Open Mouth, Insert [Fill in the Blank]
Tobias has started to hold objects on his own. Of course, anything that's in his hand is candidate for insertion into his mouth. So we get pictures like these:
And as he has not yet started to eat his own feet, these new shoes will remain safe from gnawing for awhile:
Bath Time with Dad
I'm a shower person. When I take a bath, it is usually to relieve muscle aches. Because of this, most of Tobias' baths have been with Karin (as last seen in newsletter #44). So this is a rare picture of me bathing Tobias:
To continue the "Pictures with Dad" theme, here is one of Tobias playing the piano, with a little help from me:
Tobias and the Women
And finally, more pictures of Tobias being held by our friends (in order: Jennie, Angela, and Mara):
As usual, you can see lots more Tobias pictures (from the last two weeks) at: http://www.meteorplum.com/Tobias/
Time to do some last minute, pre-Christmas errands. The next newsletter will be in two weeks, after the new year. So until then, -Tobias (talking to Mom), Karin (talking to her mother), Paul (madly finishing the newsletter)
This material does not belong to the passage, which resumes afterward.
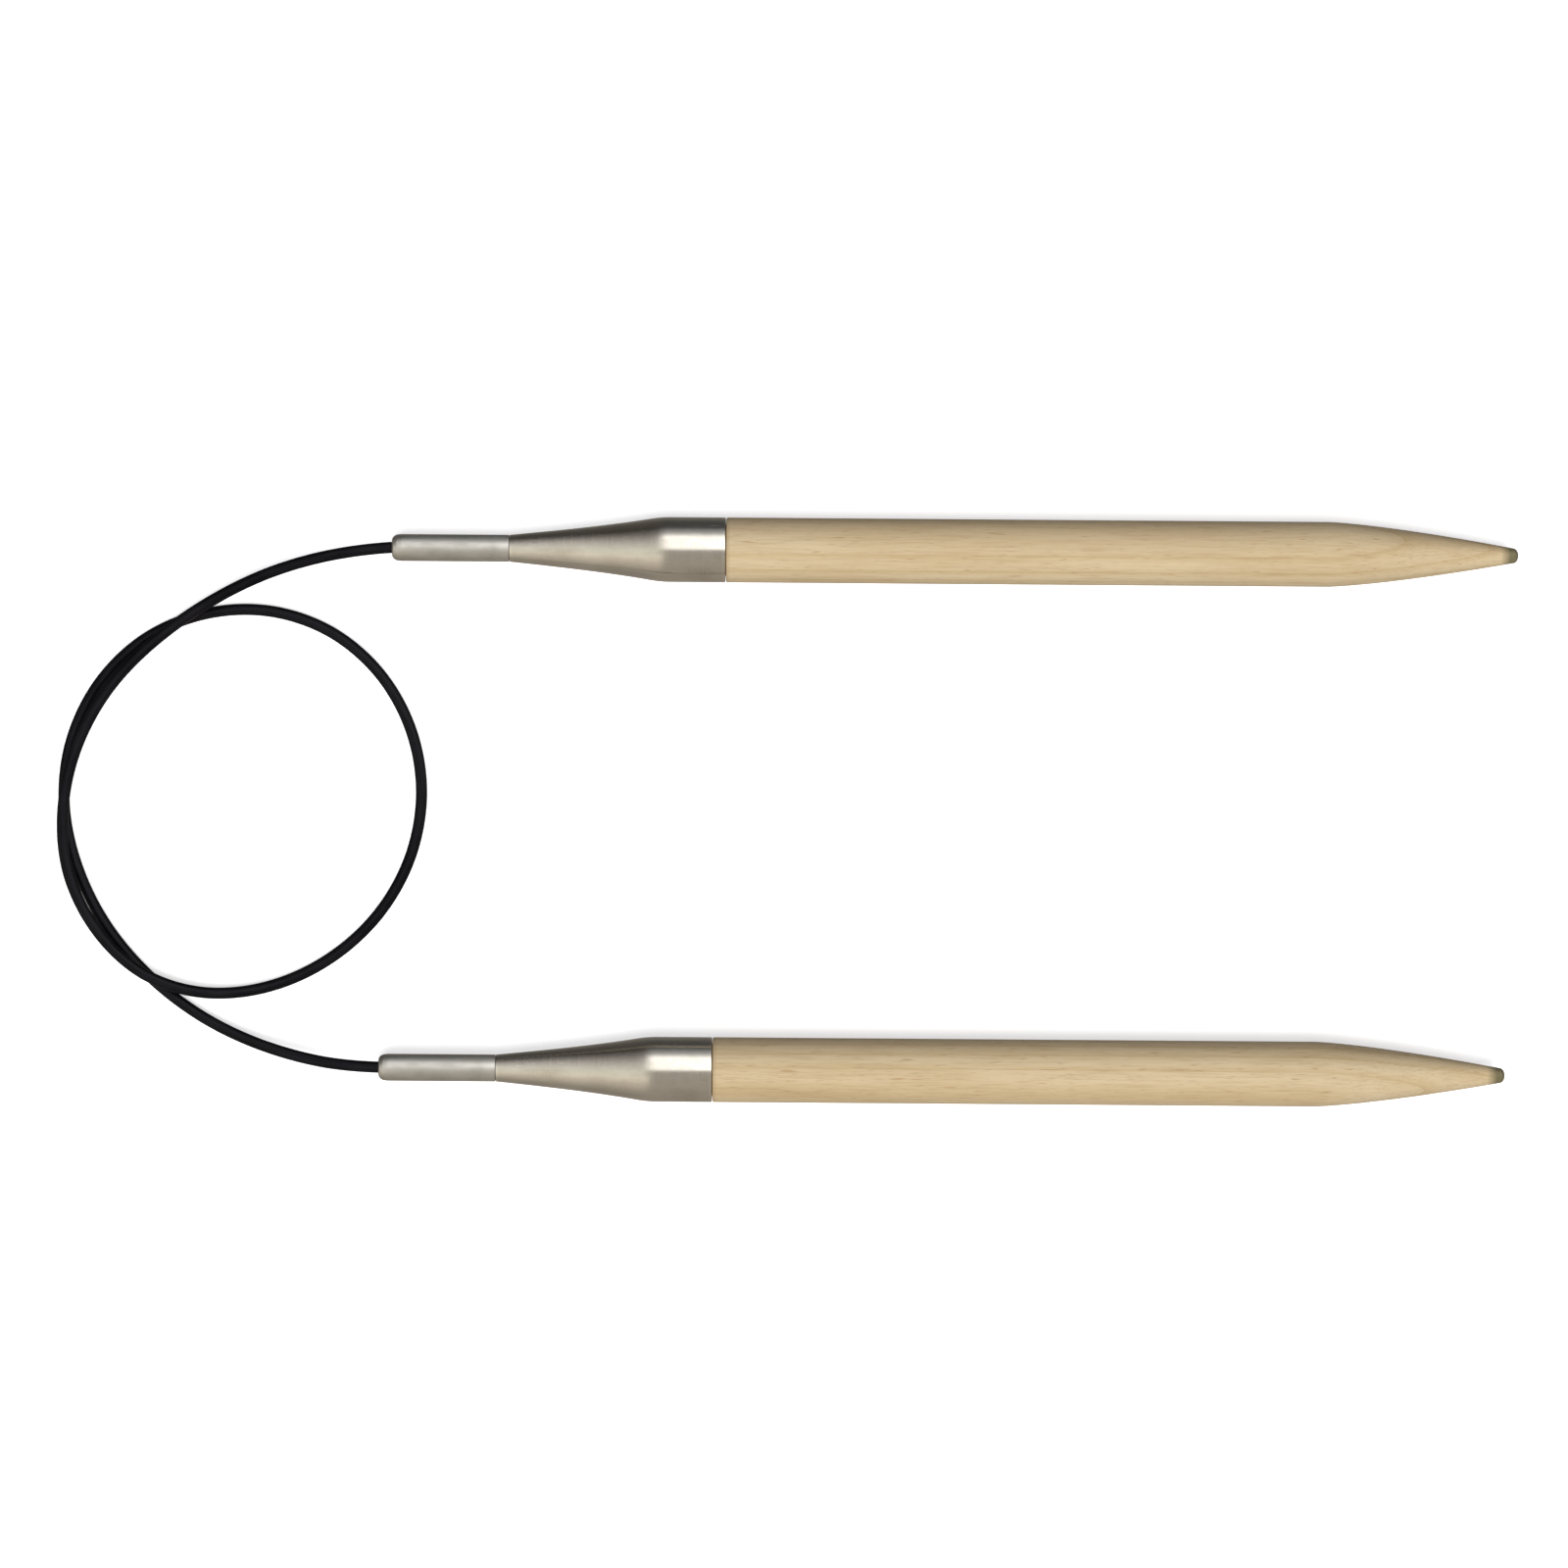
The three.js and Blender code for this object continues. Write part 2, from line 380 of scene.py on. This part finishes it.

 "Fife & Potomac": The fife (rhymes with "wife") is an emblematic instrument (along with the drum) of the American Revolutionary War, and the Potomac (correctly pronounced "peh-TOE-mec") River runs past Washington D.C., and is often used in reference to the US capital.
 "Chain-smoking": Smoking so much that there is seemingly no pause between cigarettes. The classic chain smoker uses the previous cigarette to light the next one.